── Provided records

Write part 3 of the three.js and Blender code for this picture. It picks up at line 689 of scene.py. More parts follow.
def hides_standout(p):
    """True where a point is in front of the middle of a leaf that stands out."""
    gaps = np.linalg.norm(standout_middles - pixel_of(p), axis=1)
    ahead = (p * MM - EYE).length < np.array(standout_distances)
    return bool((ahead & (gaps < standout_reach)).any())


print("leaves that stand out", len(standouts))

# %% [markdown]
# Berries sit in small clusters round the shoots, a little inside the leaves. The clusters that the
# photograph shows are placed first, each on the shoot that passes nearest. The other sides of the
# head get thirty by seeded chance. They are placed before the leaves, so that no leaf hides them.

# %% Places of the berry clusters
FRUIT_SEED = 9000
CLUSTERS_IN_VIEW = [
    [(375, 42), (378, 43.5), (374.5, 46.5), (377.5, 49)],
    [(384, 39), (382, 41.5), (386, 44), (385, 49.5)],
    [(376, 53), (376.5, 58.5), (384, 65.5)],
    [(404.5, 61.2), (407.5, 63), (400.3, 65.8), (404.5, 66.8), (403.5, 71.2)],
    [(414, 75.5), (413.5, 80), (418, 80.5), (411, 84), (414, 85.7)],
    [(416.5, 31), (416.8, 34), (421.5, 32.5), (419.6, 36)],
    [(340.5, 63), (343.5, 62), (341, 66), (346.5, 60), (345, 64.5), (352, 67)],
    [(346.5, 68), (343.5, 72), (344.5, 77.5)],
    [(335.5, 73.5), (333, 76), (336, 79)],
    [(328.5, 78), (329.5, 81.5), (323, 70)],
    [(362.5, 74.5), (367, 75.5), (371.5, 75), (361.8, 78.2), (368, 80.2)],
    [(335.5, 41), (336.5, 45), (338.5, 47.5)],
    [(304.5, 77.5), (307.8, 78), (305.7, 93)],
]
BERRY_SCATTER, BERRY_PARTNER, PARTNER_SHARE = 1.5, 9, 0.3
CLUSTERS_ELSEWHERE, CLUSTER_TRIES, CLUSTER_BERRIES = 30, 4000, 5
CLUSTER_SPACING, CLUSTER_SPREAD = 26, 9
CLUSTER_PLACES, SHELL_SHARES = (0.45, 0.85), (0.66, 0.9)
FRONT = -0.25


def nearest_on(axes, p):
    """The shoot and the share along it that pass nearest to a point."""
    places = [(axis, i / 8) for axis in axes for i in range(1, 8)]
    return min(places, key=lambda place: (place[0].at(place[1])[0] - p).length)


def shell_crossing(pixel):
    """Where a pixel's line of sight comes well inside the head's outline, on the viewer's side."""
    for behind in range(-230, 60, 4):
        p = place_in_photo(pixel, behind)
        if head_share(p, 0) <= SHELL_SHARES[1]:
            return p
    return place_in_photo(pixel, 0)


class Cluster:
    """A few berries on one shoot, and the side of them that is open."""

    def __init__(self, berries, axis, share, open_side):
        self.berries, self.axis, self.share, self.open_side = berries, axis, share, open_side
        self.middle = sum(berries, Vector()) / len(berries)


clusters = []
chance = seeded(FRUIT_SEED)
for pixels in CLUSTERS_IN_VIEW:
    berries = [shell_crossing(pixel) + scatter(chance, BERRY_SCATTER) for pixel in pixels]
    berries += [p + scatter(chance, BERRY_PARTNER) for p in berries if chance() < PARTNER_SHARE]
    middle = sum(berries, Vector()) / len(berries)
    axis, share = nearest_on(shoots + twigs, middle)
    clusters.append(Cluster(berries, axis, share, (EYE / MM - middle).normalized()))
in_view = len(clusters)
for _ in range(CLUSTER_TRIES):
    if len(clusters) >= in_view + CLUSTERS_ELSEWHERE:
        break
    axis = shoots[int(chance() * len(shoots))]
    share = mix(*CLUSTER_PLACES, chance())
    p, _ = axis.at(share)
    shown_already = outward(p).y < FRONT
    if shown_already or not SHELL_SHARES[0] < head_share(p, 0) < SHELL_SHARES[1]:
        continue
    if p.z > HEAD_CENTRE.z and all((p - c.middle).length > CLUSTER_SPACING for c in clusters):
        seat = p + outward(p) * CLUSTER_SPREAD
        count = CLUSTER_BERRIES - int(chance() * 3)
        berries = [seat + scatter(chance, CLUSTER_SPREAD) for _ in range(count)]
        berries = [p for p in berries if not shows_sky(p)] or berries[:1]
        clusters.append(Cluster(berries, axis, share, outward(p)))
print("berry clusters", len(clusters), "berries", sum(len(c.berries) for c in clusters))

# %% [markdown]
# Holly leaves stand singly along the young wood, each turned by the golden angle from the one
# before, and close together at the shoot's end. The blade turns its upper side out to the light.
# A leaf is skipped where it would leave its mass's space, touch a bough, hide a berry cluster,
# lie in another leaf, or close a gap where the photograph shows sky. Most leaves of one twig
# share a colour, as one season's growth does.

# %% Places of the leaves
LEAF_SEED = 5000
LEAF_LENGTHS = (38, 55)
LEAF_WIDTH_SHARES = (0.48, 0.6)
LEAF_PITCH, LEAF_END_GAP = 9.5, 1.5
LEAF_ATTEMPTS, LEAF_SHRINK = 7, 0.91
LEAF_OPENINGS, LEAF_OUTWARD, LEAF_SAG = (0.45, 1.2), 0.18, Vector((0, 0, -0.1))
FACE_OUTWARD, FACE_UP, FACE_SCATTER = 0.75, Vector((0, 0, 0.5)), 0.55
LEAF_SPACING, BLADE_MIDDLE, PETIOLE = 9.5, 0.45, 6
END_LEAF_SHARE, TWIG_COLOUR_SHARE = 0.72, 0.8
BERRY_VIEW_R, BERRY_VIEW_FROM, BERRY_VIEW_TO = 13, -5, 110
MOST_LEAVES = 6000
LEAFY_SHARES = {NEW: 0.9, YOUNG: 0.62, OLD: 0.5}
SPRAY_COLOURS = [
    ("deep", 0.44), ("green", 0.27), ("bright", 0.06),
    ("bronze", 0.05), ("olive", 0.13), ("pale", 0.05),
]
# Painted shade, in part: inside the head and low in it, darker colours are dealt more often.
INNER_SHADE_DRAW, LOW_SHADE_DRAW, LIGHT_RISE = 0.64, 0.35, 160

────
── Provided records

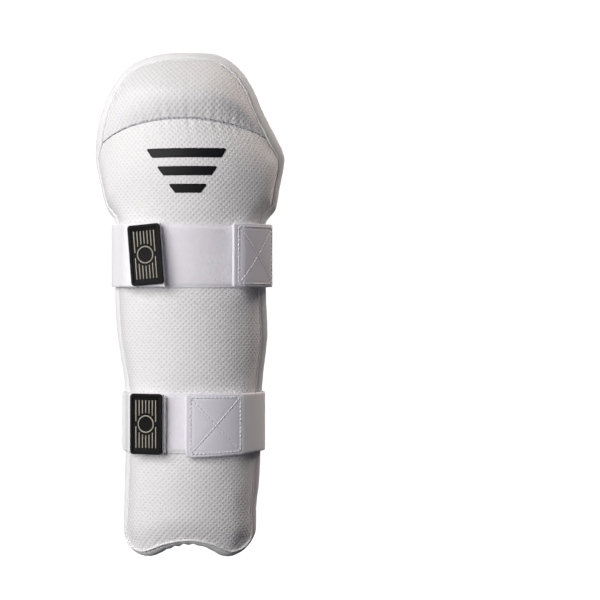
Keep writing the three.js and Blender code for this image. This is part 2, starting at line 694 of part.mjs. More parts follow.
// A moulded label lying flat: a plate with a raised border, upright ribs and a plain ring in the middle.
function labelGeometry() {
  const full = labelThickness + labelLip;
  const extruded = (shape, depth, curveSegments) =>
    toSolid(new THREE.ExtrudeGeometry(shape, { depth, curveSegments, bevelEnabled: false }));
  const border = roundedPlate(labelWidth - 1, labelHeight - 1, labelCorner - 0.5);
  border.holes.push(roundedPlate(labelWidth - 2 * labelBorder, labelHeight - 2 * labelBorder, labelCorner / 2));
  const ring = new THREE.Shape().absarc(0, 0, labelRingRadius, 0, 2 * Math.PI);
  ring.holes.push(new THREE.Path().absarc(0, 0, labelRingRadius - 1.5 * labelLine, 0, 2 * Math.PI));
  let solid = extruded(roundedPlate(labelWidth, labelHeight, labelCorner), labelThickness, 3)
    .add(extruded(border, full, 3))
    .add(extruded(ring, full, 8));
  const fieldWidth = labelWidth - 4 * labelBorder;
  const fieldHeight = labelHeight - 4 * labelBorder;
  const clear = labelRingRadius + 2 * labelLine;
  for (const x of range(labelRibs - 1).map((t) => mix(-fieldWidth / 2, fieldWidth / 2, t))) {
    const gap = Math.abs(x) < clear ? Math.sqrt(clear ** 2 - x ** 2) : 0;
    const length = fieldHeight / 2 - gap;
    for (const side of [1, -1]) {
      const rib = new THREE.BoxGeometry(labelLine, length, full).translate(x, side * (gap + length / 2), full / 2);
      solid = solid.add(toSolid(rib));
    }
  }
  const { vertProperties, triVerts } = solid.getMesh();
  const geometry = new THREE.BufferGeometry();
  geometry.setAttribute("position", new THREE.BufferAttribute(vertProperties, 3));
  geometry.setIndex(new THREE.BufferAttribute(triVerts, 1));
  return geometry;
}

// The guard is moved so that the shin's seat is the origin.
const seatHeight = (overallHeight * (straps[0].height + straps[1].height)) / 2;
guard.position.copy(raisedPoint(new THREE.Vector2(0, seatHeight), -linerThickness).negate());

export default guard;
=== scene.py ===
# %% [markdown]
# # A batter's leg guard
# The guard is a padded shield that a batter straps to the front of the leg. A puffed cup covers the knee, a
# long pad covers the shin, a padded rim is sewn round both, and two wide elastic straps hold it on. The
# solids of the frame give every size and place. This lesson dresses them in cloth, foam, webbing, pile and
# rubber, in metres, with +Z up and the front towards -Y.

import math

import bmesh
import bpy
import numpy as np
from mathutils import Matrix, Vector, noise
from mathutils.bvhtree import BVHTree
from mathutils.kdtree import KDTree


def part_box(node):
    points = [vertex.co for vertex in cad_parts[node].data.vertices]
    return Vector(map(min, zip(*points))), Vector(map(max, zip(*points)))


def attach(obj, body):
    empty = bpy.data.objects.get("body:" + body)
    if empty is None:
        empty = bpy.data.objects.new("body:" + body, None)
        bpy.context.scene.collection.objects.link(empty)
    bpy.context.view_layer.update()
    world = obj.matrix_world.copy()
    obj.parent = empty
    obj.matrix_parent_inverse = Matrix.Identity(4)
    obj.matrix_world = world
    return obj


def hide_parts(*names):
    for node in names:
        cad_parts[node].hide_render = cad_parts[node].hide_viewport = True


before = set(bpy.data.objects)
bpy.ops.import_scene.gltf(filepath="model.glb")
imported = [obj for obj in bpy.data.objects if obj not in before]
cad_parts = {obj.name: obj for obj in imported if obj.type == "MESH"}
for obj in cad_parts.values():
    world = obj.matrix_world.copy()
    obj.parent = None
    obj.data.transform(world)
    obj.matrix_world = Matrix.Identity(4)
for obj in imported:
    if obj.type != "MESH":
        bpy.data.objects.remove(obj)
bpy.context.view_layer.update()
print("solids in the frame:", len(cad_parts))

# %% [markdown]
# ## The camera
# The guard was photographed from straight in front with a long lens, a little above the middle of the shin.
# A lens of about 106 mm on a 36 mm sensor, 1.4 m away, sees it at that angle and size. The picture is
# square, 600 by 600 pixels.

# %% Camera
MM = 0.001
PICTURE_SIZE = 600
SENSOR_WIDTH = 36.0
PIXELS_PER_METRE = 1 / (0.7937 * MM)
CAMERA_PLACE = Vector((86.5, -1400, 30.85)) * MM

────
── Provided records

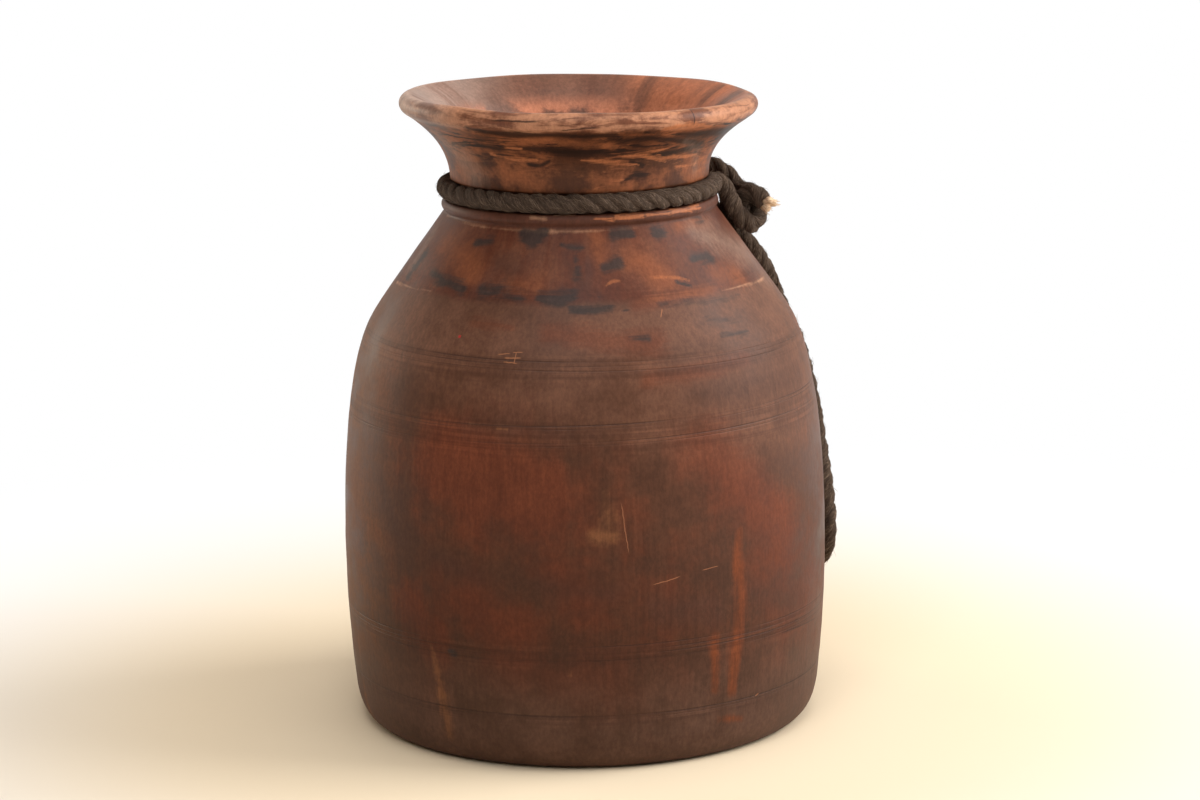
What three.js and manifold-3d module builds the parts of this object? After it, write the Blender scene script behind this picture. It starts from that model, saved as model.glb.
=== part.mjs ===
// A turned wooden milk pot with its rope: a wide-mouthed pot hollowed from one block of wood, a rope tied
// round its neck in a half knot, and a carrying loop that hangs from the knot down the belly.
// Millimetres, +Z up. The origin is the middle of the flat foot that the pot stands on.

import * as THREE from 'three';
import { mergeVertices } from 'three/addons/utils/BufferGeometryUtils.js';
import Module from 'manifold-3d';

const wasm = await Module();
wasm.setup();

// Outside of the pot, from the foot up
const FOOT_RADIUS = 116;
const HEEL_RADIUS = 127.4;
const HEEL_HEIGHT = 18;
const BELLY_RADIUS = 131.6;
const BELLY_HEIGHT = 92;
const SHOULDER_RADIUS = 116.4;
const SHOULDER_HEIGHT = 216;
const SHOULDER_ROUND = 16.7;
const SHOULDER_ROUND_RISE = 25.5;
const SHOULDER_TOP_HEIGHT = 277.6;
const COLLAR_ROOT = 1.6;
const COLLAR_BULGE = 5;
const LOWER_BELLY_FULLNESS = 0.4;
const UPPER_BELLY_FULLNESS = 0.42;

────

Requirements:
Everything from the line containing "is the origin." down to the line containing "imported = [obj" should be retyped exactly, both lines included, and nothing more.

Task response:
// The guard is moved so that the shin's seat is the origin.
const seatHeight = (overallHeight * (straps[0].height + straps[1].height)) / 2;
guard.position.copy(raisedPoint(new THREE.Vector2(0, seatHeight), -linerThickness).negate());

export default guard;
=== scene.py ===
# %% [markdown]
# # A batter's leg guard
# The guard is a padded shield that a batter straps to the front of the leg. A puffed cup covers the knee, a
# long pad covers the shin, a padded rim is sewn round both, and two wide elastic straps hold it on. The
# solids of the frame give every size and place. This lesson dresses them in cloth, foam, webbing, pile and
# rubber, in metres, with +Z up and the front towards -Y.

import math

import bmesh
import bpy
import numpy as np
from mathutils import Matrix, Vector, noise
from mathutils.bvhtree import BVHTree
from mathutils.kdtree import KDTree


def part_box(node):
    points = [vertex.co for vertex in cad_parts[node].data.vertices]
    return Vector(map(min, zip(*points))), Vector(map(max, zip(*points)))


def attach(obj, body):
    empty = bpy.data.objects.get("body:" + body)
    if empty is None:
        empty = bpy.data.objects.new("body:" + body, None)
        bpy.context.scene.collection.objects.link(empty)
    bpy.context.view_layer.update()
    world = obj.matrix_world.copy()
    obj.parent = empty
    obj.matrix_parent_inverse = Matrix.Identity(4)
    obj.matrix_world = world
    return obj


def hide_parts(*names):
    for node in names:
        cad_parts[node].hide_render = cad_parts[node].hide_viewport = True


before = set(bpy.data.objects)
bpy.ops.import_scene.gltf(filepath="model.glb")
imported = [obj for obj in bpy.data.objects if obj not in before]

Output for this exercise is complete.